Entries supplied:
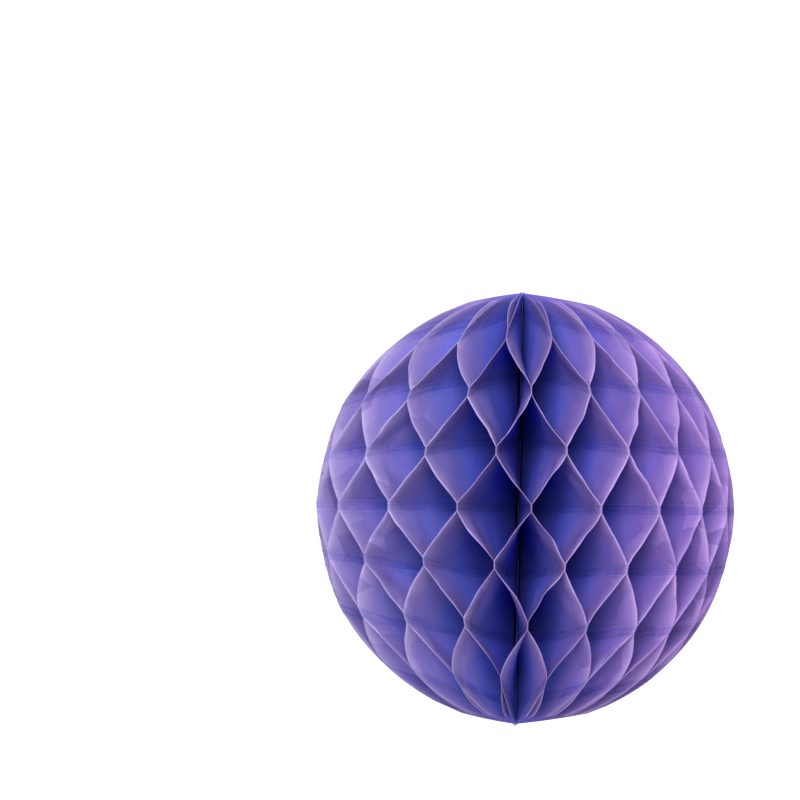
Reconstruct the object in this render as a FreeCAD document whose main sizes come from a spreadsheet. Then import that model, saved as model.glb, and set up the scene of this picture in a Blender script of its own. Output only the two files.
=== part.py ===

==

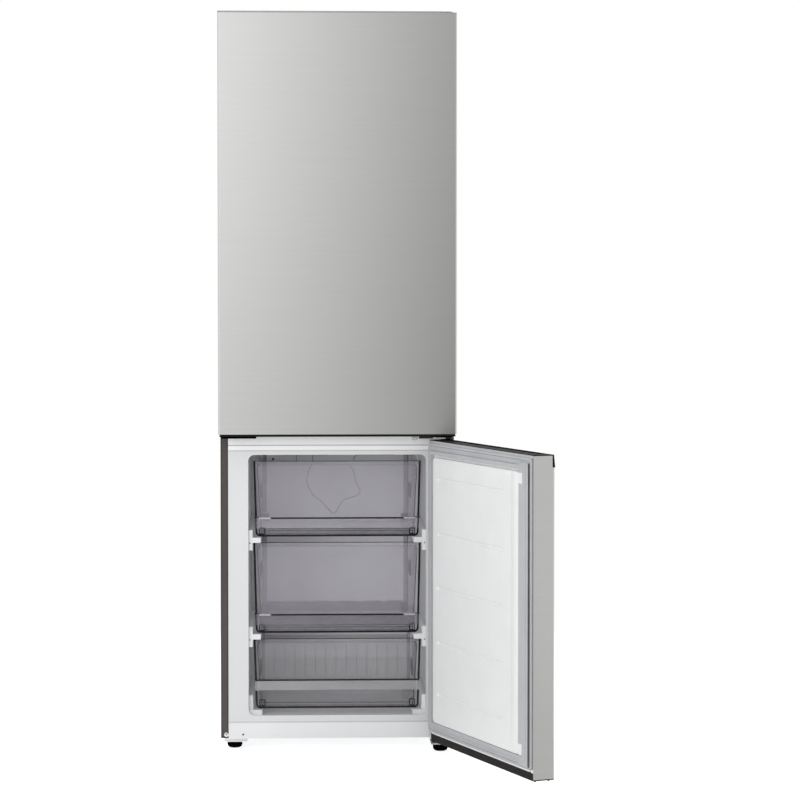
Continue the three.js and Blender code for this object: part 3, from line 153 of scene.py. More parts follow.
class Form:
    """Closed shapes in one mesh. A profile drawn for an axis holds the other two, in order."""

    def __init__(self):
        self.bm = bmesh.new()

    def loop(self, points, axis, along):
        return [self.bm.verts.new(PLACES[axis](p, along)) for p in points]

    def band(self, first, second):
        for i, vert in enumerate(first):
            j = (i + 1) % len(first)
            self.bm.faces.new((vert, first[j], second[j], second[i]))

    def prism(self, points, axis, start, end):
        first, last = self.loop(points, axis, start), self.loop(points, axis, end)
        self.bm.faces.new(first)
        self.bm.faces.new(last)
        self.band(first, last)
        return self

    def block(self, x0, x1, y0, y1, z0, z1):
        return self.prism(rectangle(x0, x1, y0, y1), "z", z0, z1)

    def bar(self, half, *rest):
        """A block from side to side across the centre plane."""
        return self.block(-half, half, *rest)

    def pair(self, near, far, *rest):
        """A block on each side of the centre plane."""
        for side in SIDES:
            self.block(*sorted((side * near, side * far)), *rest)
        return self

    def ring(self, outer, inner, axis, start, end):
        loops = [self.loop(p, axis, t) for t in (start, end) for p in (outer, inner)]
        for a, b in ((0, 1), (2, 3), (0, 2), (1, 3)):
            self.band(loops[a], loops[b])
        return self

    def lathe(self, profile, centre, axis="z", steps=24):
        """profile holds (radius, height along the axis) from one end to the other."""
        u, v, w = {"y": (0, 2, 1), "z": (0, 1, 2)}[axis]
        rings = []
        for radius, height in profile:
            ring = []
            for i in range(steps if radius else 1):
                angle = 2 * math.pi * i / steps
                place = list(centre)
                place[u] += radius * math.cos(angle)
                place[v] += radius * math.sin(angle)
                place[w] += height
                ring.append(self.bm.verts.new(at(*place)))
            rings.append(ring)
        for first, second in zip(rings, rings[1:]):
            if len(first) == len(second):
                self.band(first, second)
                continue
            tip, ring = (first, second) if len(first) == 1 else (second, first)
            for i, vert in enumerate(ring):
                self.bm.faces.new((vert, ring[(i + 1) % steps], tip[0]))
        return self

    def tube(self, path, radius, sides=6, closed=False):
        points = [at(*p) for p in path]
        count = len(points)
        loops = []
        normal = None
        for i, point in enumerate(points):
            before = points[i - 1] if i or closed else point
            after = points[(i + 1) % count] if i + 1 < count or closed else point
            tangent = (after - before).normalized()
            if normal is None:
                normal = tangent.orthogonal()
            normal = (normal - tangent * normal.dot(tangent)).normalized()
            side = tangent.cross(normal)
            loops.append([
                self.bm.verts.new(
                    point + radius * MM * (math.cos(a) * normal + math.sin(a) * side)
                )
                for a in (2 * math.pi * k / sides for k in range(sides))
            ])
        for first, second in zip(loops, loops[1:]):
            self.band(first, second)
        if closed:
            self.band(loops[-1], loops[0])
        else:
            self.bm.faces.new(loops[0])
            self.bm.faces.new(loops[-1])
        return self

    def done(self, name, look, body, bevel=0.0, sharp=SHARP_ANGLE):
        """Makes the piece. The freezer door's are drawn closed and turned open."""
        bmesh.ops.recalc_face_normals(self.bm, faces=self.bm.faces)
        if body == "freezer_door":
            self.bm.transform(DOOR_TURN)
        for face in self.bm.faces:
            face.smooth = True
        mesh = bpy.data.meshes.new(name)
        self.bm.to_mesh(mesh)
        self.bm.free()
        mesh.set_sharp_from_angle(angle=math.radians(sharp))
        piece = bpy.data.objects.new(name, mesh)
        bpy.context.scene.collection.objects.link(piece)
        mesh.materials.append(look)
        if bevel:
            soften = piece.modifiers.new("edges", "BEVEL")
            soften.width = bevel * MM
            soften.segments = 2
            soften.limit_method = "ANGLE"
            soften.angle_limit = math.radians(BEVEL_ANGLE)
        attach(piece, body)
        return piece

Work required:
In the listing above, locate the line with "Continue the three.js" and the line with "return [self.bm.verts.new(PLACES[axis](p, along))", then extract exactly those lines and every line between them, and nothing more.

Exercise output:
Continue the three.js and Blender code for this object: part 3, from line 153 of scene.py. More parts follow.
class Form:
    """Closed shapes in one mesh. A profile drawn for an axis holds the other two, in order."""

    def __init__(self):
        self.bm = bmesh.new()

    def loop(self, points, axis, along):
        return [self.bm.verts.new(PLACES[axis](p, along)) for p in points]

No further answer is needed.